There were many institutions, typically post-92 universities, which claimed to be good at widening participation but their claimed success in recruiting students from disadvantaged backgrounds derived as much from their market position and location as from any great effort of their own and was often matched by low student success. When you add into the mix, the excess focus by politicians on fair access to the most selective institutions and the propensity of the most selective institutions to blame the schools, I would argue that HEFCE steered a reasonable path through the jungle.

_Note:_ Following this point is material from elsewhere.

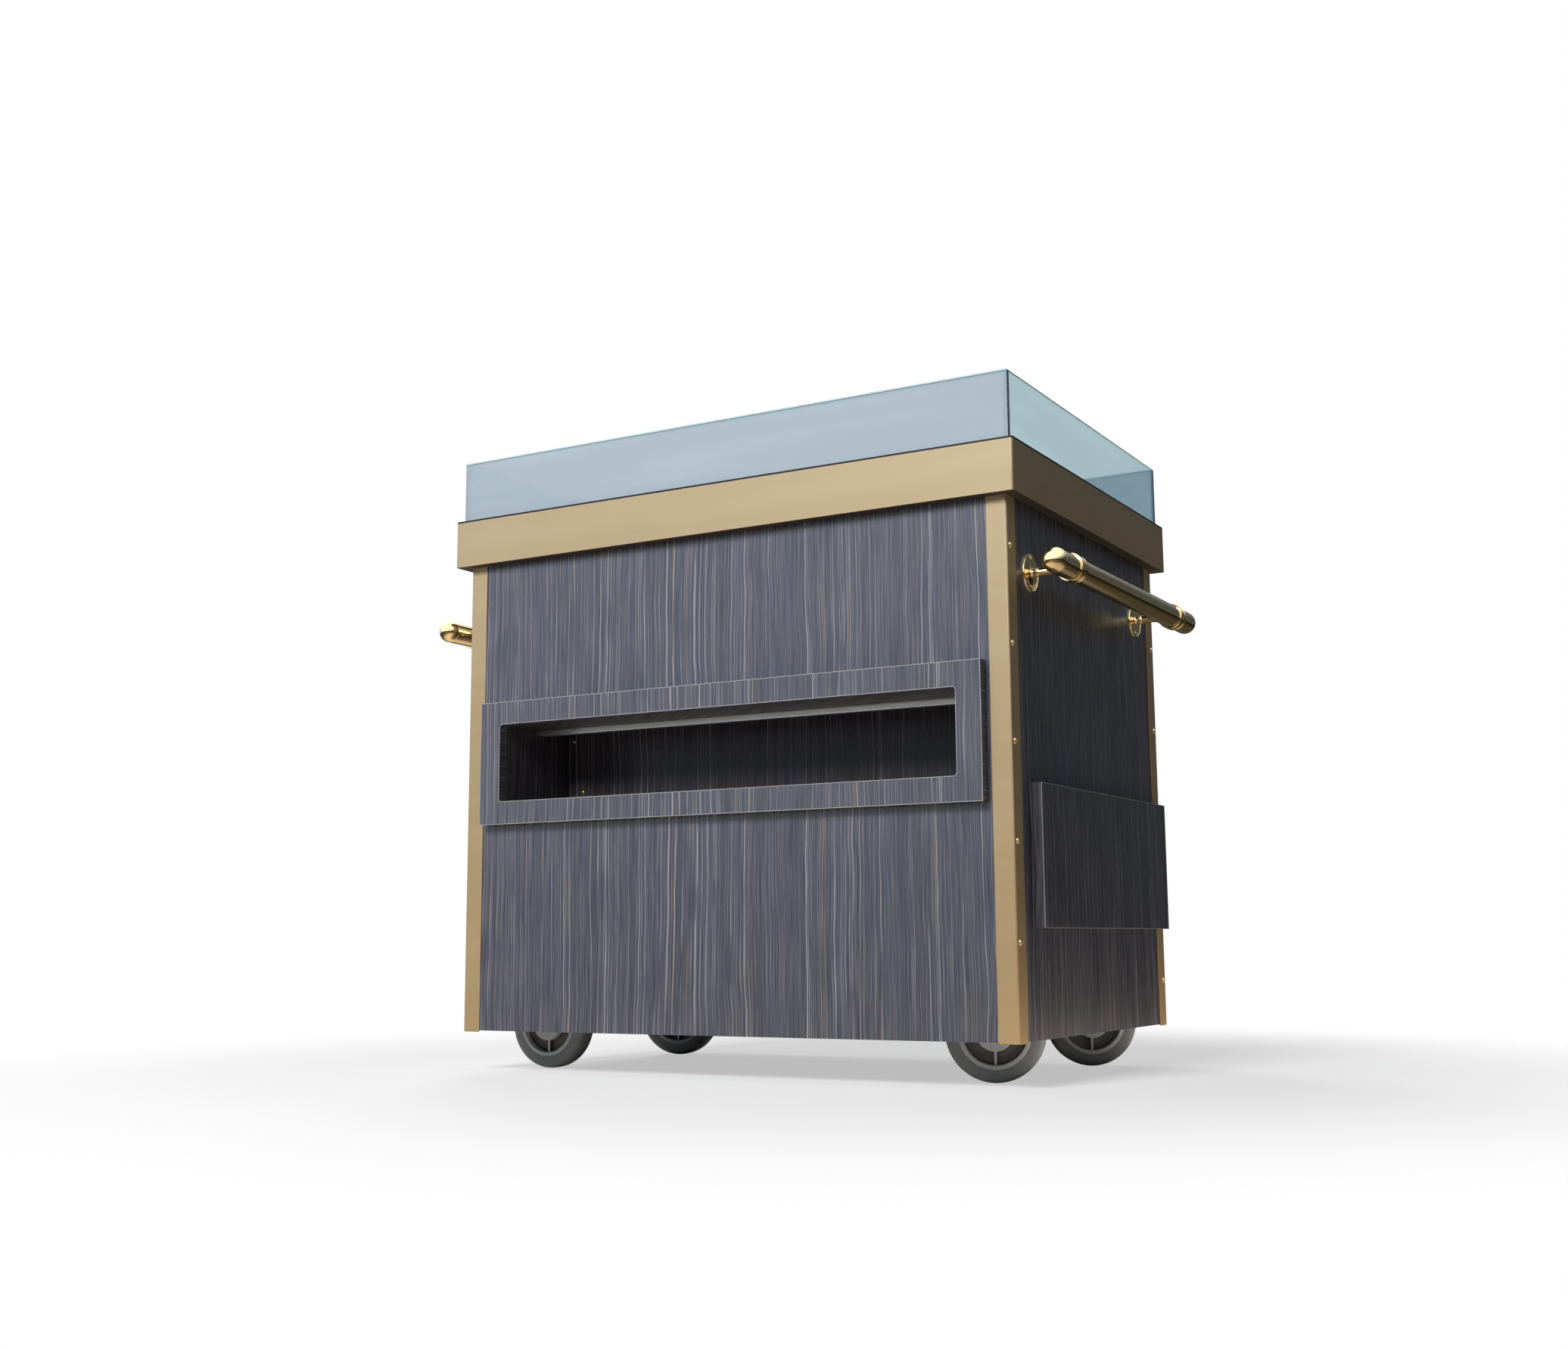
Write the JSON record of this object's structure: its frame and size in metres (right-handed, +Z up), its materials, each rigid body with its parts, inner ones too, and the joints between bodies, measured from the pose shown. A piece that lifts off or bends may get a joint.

Are there more general lessons to be learnt? I wish politicians and civil servants would expunge the phrase “policy levers” from their vocabulary. The image of someone in Whitehall pulling a lever and something happening in Durham or Plymouth as a direct result is insufferably crude. The call for more “evidence-based” policy, usually evoked by people who are opposed to the policy, is , of course, desirable in principle but, very difficult to apply prospectively in areas where the policy is emerging and always difficult to apply even retrospectively in answering the kind of questions which policy-makers need answering – for example, are the interests of widening participation best served by allocating more money to institutional funding or to collaborative provision? (See, for example, the difficulty OFFA had in trying to assess how effective bursaries were.) One final (nightmare) learning point for both social scientists and policy-makers was made to me by an especially frank Vice-Chancellor: “While social scientists and policy-makers may prefer to use consistent measures in order to measure the effects of policies over time, you need to keep changing them to stop people like me gaming the system.”